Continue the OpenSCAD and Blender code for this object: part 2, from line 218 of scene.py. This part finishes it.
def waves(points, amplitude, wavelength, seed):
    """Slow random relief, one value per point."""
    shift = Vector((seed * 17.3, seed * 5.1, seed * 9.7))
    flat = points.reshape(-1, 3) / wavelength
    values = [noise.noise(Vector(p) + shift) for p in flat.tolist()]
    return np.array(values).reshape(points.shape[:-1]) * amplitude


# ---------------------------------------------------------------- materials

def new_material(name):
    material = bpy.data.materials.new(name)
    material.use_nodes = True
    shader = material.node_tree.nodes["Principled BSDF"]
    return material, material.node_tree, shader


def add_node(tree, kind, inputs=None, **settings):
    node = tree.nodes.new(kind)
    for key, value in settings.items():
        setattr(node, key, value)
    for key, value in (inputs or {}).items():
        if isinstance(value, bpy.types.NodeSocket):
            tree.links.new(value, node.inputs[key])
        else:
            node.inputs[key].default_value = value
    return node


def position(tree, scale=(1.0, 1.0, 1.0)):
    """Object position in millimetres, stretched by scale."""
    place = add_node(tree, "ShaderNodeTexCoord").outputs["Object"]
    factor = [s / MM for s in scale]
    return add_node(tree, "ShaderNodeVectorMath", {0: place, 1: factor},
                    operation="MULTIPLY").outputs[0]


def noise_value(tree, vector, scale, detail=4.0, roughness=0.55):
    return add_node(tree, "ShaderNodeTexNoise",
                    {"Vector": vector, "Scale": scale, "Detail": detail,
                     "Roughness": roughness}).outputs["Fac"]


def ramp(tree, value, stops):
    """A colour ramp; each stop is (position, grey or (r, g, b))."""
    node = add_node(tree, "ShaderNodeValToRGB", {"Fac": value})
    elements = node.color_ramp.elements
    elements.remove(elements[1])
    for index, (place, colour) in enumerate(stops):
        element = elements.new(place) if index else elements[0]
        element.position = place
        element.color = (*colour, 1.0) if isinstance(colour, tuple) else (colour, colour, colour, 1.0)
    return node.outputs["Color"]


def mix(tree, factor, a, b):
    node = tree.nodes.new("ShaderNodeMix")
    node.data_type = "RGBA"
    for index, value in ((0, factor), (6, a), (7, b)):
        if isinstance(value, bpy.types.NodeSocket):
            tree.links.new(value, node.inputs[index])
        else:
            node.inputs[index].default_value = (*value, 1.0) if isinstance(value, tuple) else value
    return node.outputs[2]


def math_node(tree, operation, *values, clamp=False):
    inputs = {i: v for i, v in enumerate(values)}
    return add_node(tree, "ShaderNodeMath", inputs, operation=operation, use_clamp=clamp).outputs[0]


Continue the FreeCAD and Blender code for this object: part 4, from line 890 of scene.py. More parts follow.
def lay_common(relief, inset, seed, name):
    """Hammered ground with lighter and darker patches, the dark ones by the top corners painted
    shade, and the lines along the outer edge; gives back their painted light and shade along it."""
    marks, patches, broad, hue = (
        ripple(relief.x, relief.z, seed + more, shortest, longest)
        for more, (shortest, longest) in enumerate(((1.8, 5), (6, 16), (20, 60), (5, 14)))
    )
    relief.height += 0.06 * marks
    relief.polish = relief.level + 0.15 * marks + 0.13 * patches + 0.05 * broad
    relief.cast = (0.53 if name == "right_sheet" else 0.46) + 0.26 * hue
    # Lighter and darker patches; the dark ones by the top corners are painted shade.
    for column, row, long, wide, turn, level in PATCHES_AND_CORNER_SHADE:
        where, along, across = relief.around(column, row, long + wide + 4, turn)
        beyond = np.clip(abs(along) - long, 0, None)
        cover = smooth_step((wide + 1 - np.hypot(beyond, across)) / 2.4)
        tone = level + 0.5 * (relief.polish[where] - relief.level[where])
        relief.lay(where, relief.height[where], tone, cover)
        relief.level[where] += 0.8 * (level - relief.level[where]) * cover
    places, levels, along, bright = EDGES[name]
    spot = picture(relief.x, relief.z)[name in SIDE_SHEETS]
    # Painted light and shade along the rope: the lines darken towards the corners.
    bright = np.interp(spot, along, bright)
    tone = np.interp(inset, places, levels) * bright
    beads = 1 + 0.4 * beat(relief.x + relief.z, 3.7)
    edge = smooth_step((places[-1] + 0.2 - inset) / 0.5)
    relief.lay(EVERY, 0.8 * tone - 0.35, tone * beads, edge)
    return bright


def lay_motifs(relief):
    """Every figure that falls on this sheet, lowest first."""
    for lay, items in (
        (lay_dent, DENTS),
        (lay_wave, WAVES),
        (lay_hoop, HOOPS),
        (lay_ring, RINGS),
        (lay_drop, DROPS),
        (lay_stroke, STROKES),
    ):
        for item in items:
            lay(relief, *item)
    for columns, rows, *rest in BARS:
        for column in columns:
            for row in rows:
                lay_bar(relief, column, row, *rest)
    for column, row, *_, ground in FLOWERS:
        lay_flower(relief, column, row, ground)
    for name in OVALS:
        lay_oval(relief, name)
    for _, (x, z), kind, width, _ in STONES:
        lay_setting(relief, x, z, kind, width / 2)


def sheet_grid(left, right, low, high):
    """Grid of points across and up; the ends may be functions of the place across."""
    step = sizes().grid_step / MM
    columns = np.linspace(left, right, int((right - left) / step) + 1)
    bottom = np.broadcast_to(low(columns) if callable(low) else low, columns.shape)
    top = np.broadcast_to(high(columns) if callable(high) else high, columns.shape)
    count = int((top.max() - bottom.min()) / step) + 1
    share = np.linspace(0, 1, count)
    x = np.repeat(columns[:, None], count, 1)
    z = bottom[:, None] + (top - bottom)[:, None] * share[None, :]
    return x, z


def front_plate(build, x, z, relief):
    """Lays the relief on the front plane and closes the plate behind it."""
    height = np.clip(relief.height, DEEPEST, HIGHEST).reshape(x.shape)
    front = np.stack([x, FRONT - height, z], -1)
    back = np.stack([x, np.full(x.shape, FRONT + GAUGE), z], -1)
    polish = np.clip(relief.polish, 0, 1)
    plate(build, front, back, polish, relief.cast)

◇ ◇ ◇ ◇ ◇

Task requirements =>
Quote the data above in full, changing nothing.

Task response =>
Continue the OpenSCAD and Blender code for this object: part 2, from line 218 of scene.py. This part finishes it.
def waves(points, amplitude, wavelength, seed):
    """Slow random relief, one value per point."""
    shift = Vector((seed * 17.3, seed * 5.1, seed * 9.7))
    flat = points.reshape(-1, 3) / wavelength
    values = [noise.noise(Vector(p) + shift) for p in flat.tolist()]
    return np.array(values).reshape(points.shape[:-1]) * amplitude


# ---------------------------------------------------------------- materials

def new_material(name):
    material = bpy.data.materials.new(name)
    material.use_nodes = True
    shader = material.node_tree.nodes["Principled BSDF"]
    return material, material.node_tree, shader


def add_node(tree, kind, inputs=None, **settings):
    node = tree.nodes.new(kind)
    for key, value in settings.items():
        setattr(node, key, value)
    for key, value in (inputs or {}).items():
        if isinstance(value, bpy.types.NodeSocket):
            tree.links.new(value, node.inputs[key])
        else:
            node.inputs[key].default_value = value
    return node


def position(tree, scale=(1.0, 1.0, 1.0)):
    """Object position in millimetres, stretched by scale."""
    place = add_node(tree, "ShaderNodeTexCoord").outputs["Object"]
    factor = [s / MM for s in scale]
    return add_node(tree, "ShaderNodeVectorMath", {0: place, 1: factor},
                    operation="MULTIPLY").outputs[0]


def noise_value(tree, vector, scale, detail=4.0, roughness=0.55):
    return add_node(tree, "ShaderNodeTexNoise",
                    {"Vector": vector, "Scale": scale, "Detail": detail,
                     "Roughness": roughness}).outputs["Fac"]


def ramp(tree, value, stops):
    """A colour ramp; each stop is (position, grey or (r, g, b))."""
    node = add_node(tree, "ShaderNodeValToRGB", {"Fac": value})
    elements = node.color_ramp.elements
    elements.remove(elements[1])
    for index, (place, colour) in enumerate(stops):
        element = elements.new(place) if index else elements[0]
        element.position = place
        element.color = (*colour, 1.0) if isinstance(colour, tuple) else (colour, colour, colour, 1.0)
    return node.outputs["Color"]


def mix(tree, factor, a, b):
    node = tree.nodes.new("ShaderNodeMix")
    node.data_type = "RGBA"
    for index, value in ((0, factor), (6, a), (7, b)):
        if isinstance(value, bpy.types.NodeSocket):
            tree.links.new(value, node.inputs[index])
        else:
            node.inputs[index].default_value = (*value, 1.0) if isinstance(value, tuple) else value
    return node.outputs[2]


def math_node(tree, operation, *values, clamp=False):
    inputs = {i: v for i, v in enumerate(values)}
    return add_node(tree, "ShaderNodeMath", inputs, operation=operation, use_clamp=clamp).outputs[0]


Continue the FreeCAD and Blender code for this object: part 4, from line 890 of scene.py. More parts follow.
def lay_common(relief, inset, seed, name):
    """Hammered ground with lighter and darker patches, the dark ones by the top corners painted
    shade, and the lines along the outer edge; gives back their painted light and shade along it."""
    marks, patches, broad, hue = (
        ripple(relief.x, relief.z, seed + more, shortest, longest)
        for more, (shortest, longest) in enumerate(((1.8, 5), (6, 16), (20, 60), (5, 14)))
    )
    relief.height += 0.06 * marks
    relief.polish = relief.level + 0.15 * marks + 0.13 * patches + 0.05 * broad
    relief.cast = (0.53 if name == "right_sheet" else 0.46) + 0.26 * hue
    # Lighter and darker patches; the dark ones by the top corners are painted shade.
    for column, row, long, wide, turn, level in PATCHES_AND_CORNER_SHADE:
        where, along, across = relief.around(column, row, long + wide + 4, turn)
        beyond = np.clip(abs(along) - long, 0, None)
        cover = smooth_step((wide + 1 - np.hypot(beyond, across)) / 2.4)
        tone = level + 0.5 * (relief.polish[where] - relief.level[where])
        relief.lay(where, relief.height[where], tone, cover)
        relief.level[where] += 0.8 * (level - relief.level[where]) * cover
    places, levels, along, bright = EDGES[name]
    spot = picture(relief.x, relief.z)[name in SIDE_SHEETS]
    # Painted light and shade along the rope: the lines darken towards the corners.
    bright = np.interp(spot, along, bright)
    tone = np.interp(inset, places, levels) * bright
    beads = 1 + 0.4 * beat(relief.x + relief.z, 3.7)
    edge = smooth_step((places[-1] + 0.2 - inset) / 0.5)
    relief.lay(EVERY, 0.8 * tone - 0.35, tone * beads, edge)
    return bright


def lay_motifs(relief):
    """Every figure that falls on this sheet, lowest first."""
    for lay, items in (
        (lay_dent, DENTS),
        (lay_wave, WAVES),
        (lay_hoop, HOOPS),
        (lay_ring, RINGS),
        (lay_drop, DROPS),
        (lay_stroke, STROKES),
    ):
        for item in items:
            lay(relief, *item)
    for columns, rows, *rest in BARS:
        for column in columns:
            for row in rows:
                lay_bar(relief, column, row, *rest)
    for column, row, *_, ground in FLOWERS:
        lay_flower(relief, column, row, ground)
    for name in OVALS:
        lay_oval(relief, name)
    for _, (x, z), kind, width, _ in STONES:
        lay_setting(relief, x, z, kind, width / 2)


def sheet_grid(left, right, low, high):
    """Grid of points across and up; the ends may be functions of the place across."""
    step = sizes().grid_step / MM
    columns = np.linspace(left, right, int((right - left) / step) + 1)
    bottom = np.broadcast_to(low(columns) if callable(low) else low, columns.shape)
    top = np.broadcast_to(high(columns) if callable(high) else high, columns.shape)
    count = int((top.max() - bottom.min()) / step) + 1
    share = np.linspace(0, 1, count)
    x = np.repeat(columns[:, None], count, 1)
    z = bottom[:, None] + (top - bottom)[:, None] * share[None, :]
    return x, z


def front_plate(build, x, z, relief):
    """Lays the relief on the front plane and closes the plate behind it."""
    height = np.clip(relief.height, DEEPEST, HIGHEST).reshape(x.shape)
    front = np.stack([x, FRONT - height, z], -1)
    back = np.stack([x, np.full(x.shape, FRONT + GAUGE), z], -1)
    polish = np.clip(relief.polish, 0, 1)
    plate(build, front, back, polish, relief.cast)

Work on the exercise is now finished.